É uma passagem rápida que liga dois mundos separados por uma cerca. Além disso, o nome passadiço dos sertões é desafiador, requer ao sertanejo equilíbrio que ao começar a travessia ele se pergunta: “será que passo disso!”. O passadiço do poema é envolvido por belas imagens que mesmo difícil de se cruzar, aviva a memória do eu lírico com a beleza da natureza: “Ao passadiço (em que montavam luas, /
xexéus milipousavam no mourão)”.  

Assim como água que represa no açude, a memória do eu lírico represa-se, ficando presa sob a elevação de um sangradouro em que “retesou-se tempo” que como água  “rasgando a mão” traz cheiros de “melão” que como celeiros, armazenam a vida outra e as passagens de “verdivida”, tornam-se canção e no leito da vazante do passado a solidão “redorme” na memória de uma menina “extinta” cheia de ternura da infância que ficou do outro lado da parede do açude.

 

 

Hadoock Ezequiel

09 de outubro de 2020

 

Referências

 CASTRO, Marize.
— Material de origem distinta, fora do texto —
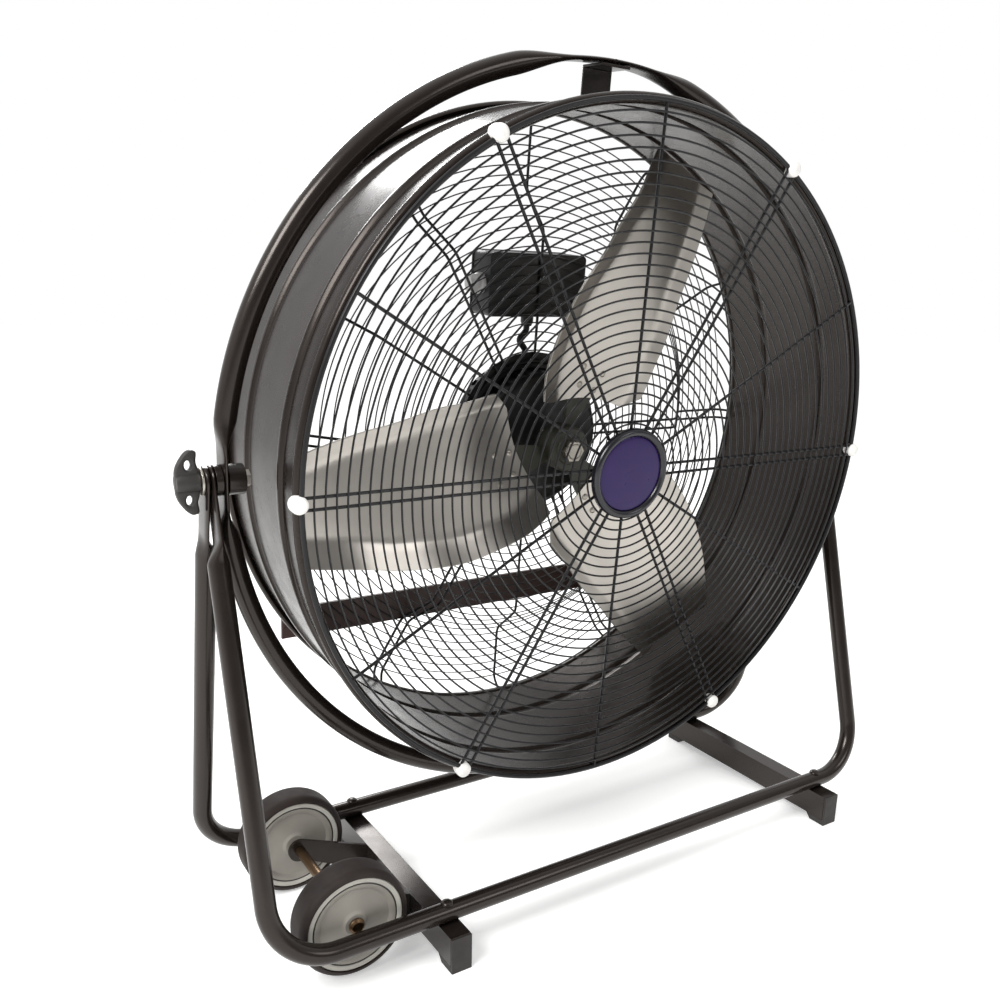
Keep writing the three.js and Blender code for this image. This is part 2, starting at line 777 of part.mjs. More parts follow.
function pivotSpacer(side) {
  const far = spacerStart + spacerLength;
  return alongX(sleeve(boltRadius + clearance, bossRadius, spacerStart, far, 20), side);
}

function pivotBolt(side) {
  const head = hoopRadius - flatThickness / 2 - bossLength - 2 * clearance;
  const shank = rod(boltRadius, head - 1, knobStart + knobDepth / 2, 12);
  return alongX(join(rod(boltHeadRadius, head - boltHeadHeight, head, 6), shank), side);
}

function pivotWasher(side) {
  return alongX(sleeve(boltRadius + clearance, washerRadius, washerStart, washerStart + washerThickness, 20),
    side);
}

// Two curved wings on a round hub, with an eye between each wing and the hub.
function knob(side) {
  const [near, far] = [knobStart, knobStart + knobDepth];
  const span = knobHalfSpan;
  const half = [[near, 0], [near, 0.3 * span], [near + 0.12 * knobDepth, 0.62 * span],
    [near + 0.1 * knobDepth, 0.95 * span], [near + 0.4 * knobDepth, span],
    [near + 0.7 * knobDepth, 0.78 * span], [far, 0.4 * span], [far, 0]];
  const mirror = half.slice(1, -1).reverse().map(([x, z]) => [x, -z]);
  const wings = plateXZ(outline([...half, ...mirror]), -knobThickness / 2, knobThickness / 2);
  const hub = alongX(rod(knobHubRadius, near, far, 16), 1);
  const bore = alongX(rod(boltRadius + clearance, near - 1, near + knobDepth / 2 + clearance, 16), 1);
  const eyes = [-1, 1].map((way) => rod(1, -knobThickness, knobThickness, 12)
    .scale(0.14 * knobDepth, 1, 0.15 * span).translate(near + 0.45 * knobDepth, 0, way * 0.52 * span));
  const body = cut(join(wings, hub), bore, ...eyes);
  return side > 0 ? body : body.rotateY(Math.PI);
}

// ---- stand ----------------------------------------------------------------

function uStations() {
  const stations = [];
  const down = [-tabEnd, 0, tabEnd, tabFlat, tabFlat + tabBlend / 4, tabFlat + tabBlend / 2,
    tabFlat + 0.75 * tabBlend, tabFlat + tabBlend];
  for (const depth of down) {
    stations.push(new THREE.Vector3(-legX, 0, -depth));
  }
  const bends = 8;
  for (let i = 0; i <= bends; i += 1) {
    const angle = (Math.PI / 2) * i / bends;
    stations.push(new THREE.Vector3(-legX + cornerRadius * (1 - Math.cos(angle)), 0,
      -legLength + cornerRadius * (1 - Math.sin(angle))));
  }
  const mirrored = stations.map((p) => new THREE.Vector3(-p.x, 0, p.z)).reverse();
  return [...stations, ...mirrored];
}

// A tube bent to a U, with its ends pressed flat and holed on the tilt axis.
function standTube(tabX, direction) {
  const tube = reshape(sweep(uStations(), tubeRadius, 8), (p) => {
    const share = 1 - ramp(-p.z, tabFlat, tabFlat + tabBlend);
    const side = Math.sign(p.x);
    const [offset, across] = pressed(Math.abs(p.x) - legX, p.y, share);
    if (share > 0) {
      p.set(side * (legX + (tabX - legX) * share + offset), across, p.z);
    }
  });
  const hole = alongX(rod(boltRadius + clearance, -2 * legX, 2 * legX, 16), 1);
  return cut(tube, hole).rotateX(direction * lean).translate(0, 0, pivotHeight);
}

function rail(x) {
  const [w, h, t] = [railWidth / 2, railHeight, railWall];
  const end = railReach - footEndPlate - clearance;
  const shape = outline([[-w, 0], [w, 0], [w, h], [-w, h]]);
  shape.holes.push(new THREE.Path([[-w + t, t], [-w + t, h - t], [w - t, h - t], [w - t, t]]
    .map(([px, pz]) => new THREE.Vector2(px, pz))));
  return plateXZ(shape, -end, end).translate(x, 0, footThickness + clearance);
}

// A moulded foot under a rail's end, with an upstand that closes the end.
function foot(x, direction) {
  const end = railReach;
  const inner = end - footEndPlate;
  const start = end - footLength;
  const shape = outline([[start + footChamfer, 0], [end, 0], [end, railTop], [inner, railTop],
    [inner, footThickness], [start, footThickness]]);
  const block = plateYZ(shape, -railWidth / 2, railWidth / 2);
  return (direction > 0 ? block : block.rotateZ(Math.PI)).translate(x, 0, 0);
}

// ---- wheels ---------------------------------------------------------------

function wheelDisc(y0) {
  const [inner, outer] = [wheelGroove - wheelGrooveWidth / 2, wheelGroove + wheelGrooveWidth / 2];
  const y1 = y0 + wheelWidth;
  const inset = 2;
  const d = wheelGrooveDepth;
  const bore = axleRadius + clearance;
  return turned([[bore, y0 + inset], [inner, y0 + inset], [inner, y0 + inset + d], [outer, y0 + inset + d],
    [outer, y0 + inset], [wheelDiscRadius, y0 + inset], [wheelDiscRadius, y1 - inset], [outer, y1 - inset],
    [outer, y1 - inset - d], [inner, y1 - inset - d], [inner, y1 - inset], [bore, y1 - inset]], 24)
    .translate(axleX, 0, axleZ);
}

function tyre(y0) {
  const y1 = y0 + wheelWidth;
  const inner = wheelDiscRadius + clearance;
  const round = (wheelRadius - inner) / 2;
  return turned([[inner, y0 + 1], [inner + round, y0], [wheelRadius - 1, y0 + round],
    [wheelRadius, y0 + 2 * round],
    [wheelRadius, y1 - 2 * round], [wheelRadius - 1, y1 - round], [inner + round, y1], [inner, y1 - 1]], 32)
    .translate(axleX, 0, axleZ);
}

function axle() {
  return rod(axleRadius, -frontWheelFace + 1, rearWheelFace + wheelWidth - 1, 16).translate(axleX, 0, axleZ);
}

function axleCap(y, direction) {
  const cap = turned([[0, 0], [axleCapRadius, 0], [axleCapRadius, axleCapHeight / 2],
    [axleCapRadius * 0.7, axleCapHeight], [0, axleCapHeight]], 16);
  return (direction > 0 ? cap : cap.rotateX(Math.PI)).translate(axleX, y, axleZ);
}

// A plate from the left rail's side to the axle.
function axleBracket(y0) {
  const face = -railLeft - railWidth / 2 - clearance;
  const [low, high] = [footThickness + clearance, railTop];
  const shape = new THREE.Shape();
  shape.moveTo(face, low);
  shape.lineTo(face, high);
  shape.lineTo(axleX + axleBossRadius * 0.5, axleZ + axleBossRadius * 0.87);
  shape.absarc(axleX, axleZ, axleBossRadius, Math.PI / 3, 1.6 * Math.PI, false);
  const plate = plateXZ(shape, y0, y0 + axleBracketThickness, 12);
  const hole = rod(axleRadius + clearance, y0 - 1, y0 + axleBracketThickness + 1, 16)
    .translate(axleX, 0, axleZ);
  return cut(plate, hole);
}

// ---- assembly -------------------------------------------------------------

function buildDrum() {
  const drum = new THREE.Group();
  const paint = finishes;
  drum.add(node('drum_shell', drumShell(), paint.drumPaint));
  drum.add(node('front_guard', frontGuard(), paint.guardWire));
  drum.add(node('rear_guard', rearGuard(), paint.guardWire));
  spokeAngles().forEach((degrees, i) => {
    drum.add(node(`guard_clip_${i + 1}`, guardClip(degrees), paint.clip));
  });
  drum.add(...badge());
  drum.add(node('motor_shell', motorShell(), paint.motor));
  drum.add(node('motor_cover', motorCover(), paint.motor));
  drum.add(...motorInside());
  drum.add(node('motor_mount_ring', mountRing(), paint.motor));
  drum.add(node('rotor_shaft', shaftWithRotor(), paint.zinc));
  drum.add(node('fan_hub', fanHub(), paint.hub));
  for (let i = 0; i < bladeCount; i += 1) {
    drum.add(node(`fan_blade_${i + 1}`, blade(i), paint.blade));
  }
  drum.add(...switchBox());
  drum.add(node('speed_dial', dial(), paint.dial));
  drum.add(node('box_gland', gland(true), paint.box));
  drum.add(node('motor_gland', motorGland(), paint.box));
  drum.add(node('motor_lead', motorLead(), paint.cable));
  drum.add(node('rear_brace_bar', braceBar(), paint.brace));
  drum.add(node('hoop_bracket_top', hoopBracket(1), paint.tubePaint));
  drum.add(node('hoop_bracket_bottom', hoopBracket(-1), paint.tubePaint));
  for (const [name, side] of [['left', -1], ['right', 1]]) {
    drum.add(node(`hoop_${name}`, hoopHalf(side), paint.tubePaint));
    drum.add(node(`pivot_boss_${name}`, pivotBoss(side), paint.tubePaint));
    drum.add(node(`pivot_spacer_${name}`, pivotSpacer(side), paint.tubePaint));
    drum.add(node(`pivot_bolt_${name}`, pivotBolt(side), paint.zinc));
    drum.add(node(`lock_knob_${name}`, knob(side), paint.knob));
  }
  drum.rotation.x = tilt;
  drum.position.z = pivotHeight;
  return drum;
}

function buildStand() {
  const stand = new THREE.Group();
  stand.add(node('front_stand_tube', standTube(innerTab, -1), finishes.tubePaint));
  stand.add(node('rear_stand_tube', standTube(outerTab, 1), finishes.tubePaint));
  for (const [name, side, x] of [['left', -1, -railLeft], ['right', 1, railRight]]) {
    stand.add(node(`base_rail_${name}`, rail(x), finishes.tubePaint));
    stand.add(node(`foot_front_${name}`, foot(x, -1), finishes.foot));
    stand.add(node(`foot_rear_${name}`, foot(x, 1), finishes.foot));
    stand.add(node(`pivot_washer_${name}`, pivotWasher(side).translate(0, 0, pivotHeight), finishes.zinc));
  }
  return stand;
}

function buildWheels() {
  const wheels = new THREE.Group();
  const front = -frontWheelFace;
  const rear = rearWheelFace;
  wheels.add(node('axle', axle(), finishes.axle));
  const behindFront = front + wheelWidth + axleBracketGap;
  const beforeRear = rear - axleBracketGap - axleBracketThickness;
  wheels.add(node('axle_bracket_front', axleBracket(behindFront), finishes.tubePaint));
  wheels.add(node('axle_bracket_rear', axleBracket(beforeRear), finishes.tubePaint));
  wheels.add(node('axle_cap_front', axleCap(front + 1 - clearance, -1), finishes.zinc));
  wheels.add(node('axle_cap_rear', axleCap(rear + wheelWidth - 1 + clearance, 1), finishes.zinc));
  for (const [name, y] of [['front', front], ['rear', rear]]) {
    wheels.add(node(`wheel_disc_${name}`, wheelDisc(y), finishes.wheelDisc));
    wheels.add(node(`tyre_${name}`, tyre(y), finishes.tyre));
  }
  return wheels;
}

const drumFan = new THREE.Group();
drumFan.add(buildStand(), buildWheels(), buildDrum());
const reach = new THREE.Box3().setFromObject(drumFan, true);
drumFan.position.y = -(reach.min.y + reach.max.y) / 2;

export default drumFan;
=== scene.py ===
"""Looks for a drum fan on a tilting tube stand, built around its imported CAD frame."""

import json
import math

import bmesh
import bpy
from bpy.props import FloatProperty, FloatVectorProperty, IntProperty, PointerProperty
from mathutils import Matrix, Vector


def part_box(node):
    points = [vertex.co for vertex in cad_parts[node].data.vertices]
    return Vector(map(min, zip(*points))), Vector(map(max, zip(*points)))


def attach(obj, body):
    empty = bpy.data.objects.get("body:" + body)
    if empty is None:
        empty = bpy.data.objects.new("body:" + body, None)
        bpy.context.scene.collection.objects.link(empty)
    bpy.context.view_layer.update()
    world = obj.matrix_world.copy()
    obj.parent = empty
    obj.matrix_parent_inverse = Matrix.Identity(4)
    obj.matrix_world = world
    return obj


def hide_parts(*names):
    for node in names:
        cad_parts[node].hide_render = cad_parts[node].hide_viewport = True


bl_info = {
    "name": "Drum Fan",
    "version": (1, 0, 0),
    "blender": (4, 5, 0),
    "location": "View3D > Sidebar > Drum Fan",
    "description": "Dresses the packed drum fan in its finished pieces and materials",
    "category": "Add Mesh",
}

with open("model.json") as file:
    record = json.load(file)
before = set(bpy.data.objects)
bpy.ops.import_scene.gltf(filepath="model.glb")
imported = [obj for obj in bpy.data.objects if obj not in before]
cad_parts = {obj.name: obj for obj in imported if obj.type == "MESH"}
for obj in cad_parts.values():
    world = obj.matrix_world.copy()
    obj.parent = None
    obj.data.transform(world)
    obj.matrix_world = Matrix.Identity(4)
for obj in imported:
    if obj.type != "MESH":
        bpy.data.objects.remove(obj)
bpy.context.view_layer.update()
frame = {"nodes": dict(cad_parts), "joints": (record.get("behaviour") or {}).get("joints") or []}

JOINTS = {joint["name"]: joint for joint in frame["joints"]}
PIVOT = Vector(JOINTS["drum_tilt"]["pos_m"])
FAN_AXIS = Vector(JOINTS["fan_spin"]["axis"]).normalized()
REST_TILT = math.atan2(FAN_AXIS.z, FAN_AXIS.y)
# The drum's own space has the fan axis along Y and the tilt axis along X through its origin.
DRUM_PLACE = Matrix.Translation(PIVOT) @ Matrix.Rotation(REST_TILT, 4, "X")
PIVOT_PLACE = Matrix.Translation(PIVOT)
# The stand's own space has its origin on the floor, straight below the tilt axis.
STAND_PLACE = Matrix.Translation((0, PIVOT.y, 0))
# Left open between two pieces that only just miss each other.
CLEARANCE = 0.0003
SIDES = {"left": -1, "right": 1}
# Front side of each wheel's tyre, along Y from the tilt axis.
WHEEL_FACES = {"front": -0.112, "rear": 0.068}
BLADE_COUNT = 3
MERGE_DISTANCE = 1e-6
# A turned profile's point closer to the axis than this is a single point.
ON_AXIS = 1e-7
# Edges steeper than this many degrees stay sharp.
SHARP_EDGE = 34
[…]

O silencioso exercício de semear bibliotecas. Natal/RN: Uma, 201, p. 65-85.

DUARTE, Lima e MACEDO, Diva Cunha Pereira de. Literatura do Rio Grande do Norte: antologia. Natal: Governo do Estado do Rio Grande do Norte, Fundação José Augusto, Secretaria de Estado da Tributação, 2001, p. 428.

MAMEDE, Zila. O Arado: poesia. Rio de Janeiro: livraria São José, 1959.